In other words, Nugent's characterization was reasonably accurate.
Tom Goldstein, the publisher of SCOTUSblog who has argued 25 cases before the Supreme Court, agrees.
"I think Ted is correctly describing what the dissenters … believe," he said.
But Erwin Chemerinsky, the founding dean of University of California at Irvine School of Law, whose most recent book was The Conservative Assault on the Constitution, found Nugent’s statement misleading.
"The statement from Justice Stevens was about whether the Second Amendment right to bear arms includes a right to have firearms in the home," he said. "The justices did not deny that self-defense is available as a defense in criminal cases in all 50 states. The Nugent statement made it seem that the justices were questioning that."
In other words, Nugent’s use of the legal phrase "fundamental right" might make lay people think those justices disagree with self-defense as protection in criminal cases.
We’re willing to give Nugent credit for using the correct term of art, in this case "fundamental right." Still, we’ll ding him for saying the justices signed their name to a "declaration," when he meant dissenting opinions in a court case — especially since they didn’t make it explicitly clear that self-defense was a nonfundamental right. Even Neily found that a stretch.

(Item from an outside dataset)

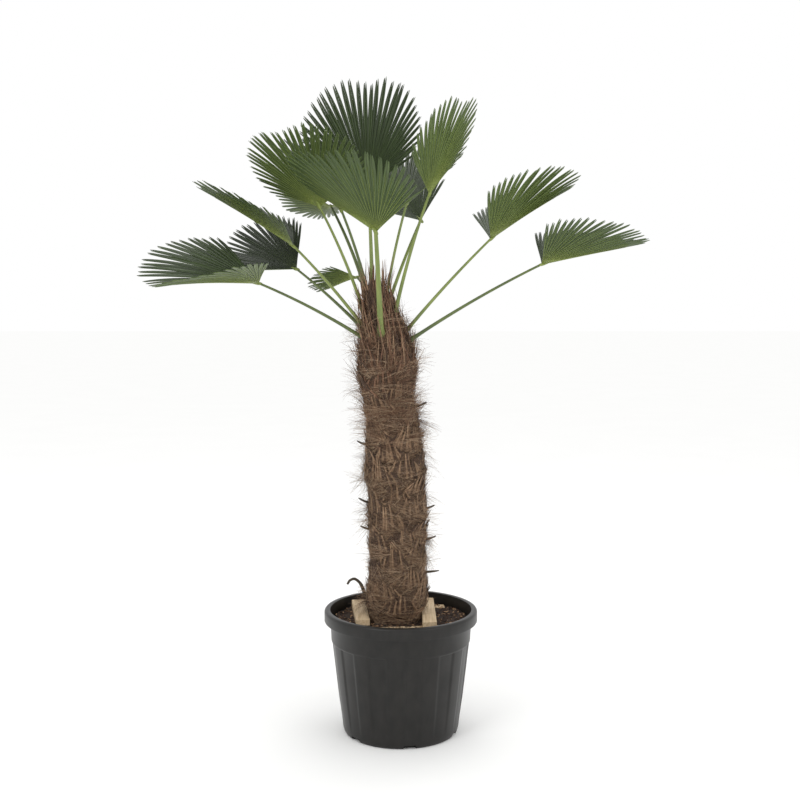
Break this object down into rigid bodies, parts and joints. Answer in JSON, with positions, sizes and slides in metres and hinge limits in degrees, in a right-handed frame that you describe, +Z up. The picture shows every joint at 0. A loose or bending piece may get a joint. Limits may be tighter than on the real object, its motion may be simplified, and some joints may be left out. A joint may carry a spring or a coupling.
{
  "type": "windmill palm in a pot",
  "caption": "Young windmill palm with a fibre-clad trunk and stiff round pleated fan leaves on slender stalks, standing in a black fluted nursery pot.",
  "frame": {"origin": "middle of the pot's flat underside, on the ground", "axes": "+Z up along the pot's axis, the front of the plant faces -Y, +X to the viewer's right"},
  "size_m": [1.6119, 0.9823, 2.1408],
  "materials": {
    "pot_plastic": "satin black polyethylene",
    "soil": "loose dark potting soil",
    "batten_wood": "rough sawn softwood",
    "trunk_fibre": "matted leaf-base fibre over wood",
    "old_stalk": "dry old leaf stalks",
    "petiole": "smooth green leaf stalk",
    "leaf": "stiff pleated leaf"
  },
  "bodies": {
    "root": {"batten_back": "batten_wood", "batten_front": "batten_wood", "batten_left": "batten_wood", "batten_right": "batten_wood", "fan_back": "leaf", "fan_back_left": "leaf", "fan_front": "leaf", "fan_left_flat": "leaf", "fan_left_inner": "leaf", "fan_left_low": "leaf", "fan_left_middle": "leaf", "fan_left_small": "leaf", "fan_left_upper": "leaf", "fan_right_inner": "leaf", "fan_right_low": "leaf", "fan_right_middle": "leaf", "fan_right_upper": "leaf", "fan_top": "leaf", "petiole_back": "petiole", "petiole_back_left": "petiole", "petiole_front": "petiole", "petiole_left_flat": "petiole", "petiole_left_inner": "petiole", "petiole_left_low": "petiole", "petiole_left_middle": "petiole", "petiole_left_small": "petiole", "petiole_left_upper": "petiole", "petiole_right_inner": "petiole", "petiole_right_low": "petiole", "petiole_right_middle": "petiole", "petiole_right_upper": "petiole", "petiole_top": "petiole", "pot": "pot_plastic", "soil": "soil", "stub_01": "old_stalk", "stub_02": "old_stalk", "stub_03": "old_stalk", "stub_04": "old_stalk", "stub_05": "old_stalk", "stub_06": "old_stalk", "stub_07": "old_stalk", "stub_hook": "old_stalk", "trunk": "trunk_fibre"}
  },
  "joints": []
}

Nugent, an NRA board member for almost 20 years, told a crowd that, "We’ve got four Supreme Court justices who … signed their name to a declaration that Americans have no fundamental right to self-defense." We find the phrase "a declaration" an exaggeration, along with the suggestion that all four justices are still on the court. But he’s correct that four justices signed on to dissenting opinions in District of Columbia vs. Heller that find some right to self-defense — but arguably not a fundamental right earning the Supreme Court’s highest level of protection. He used the right phrase. Still, "a declaration" and "four justices" make the statement just partially accurate. We rate it Half True.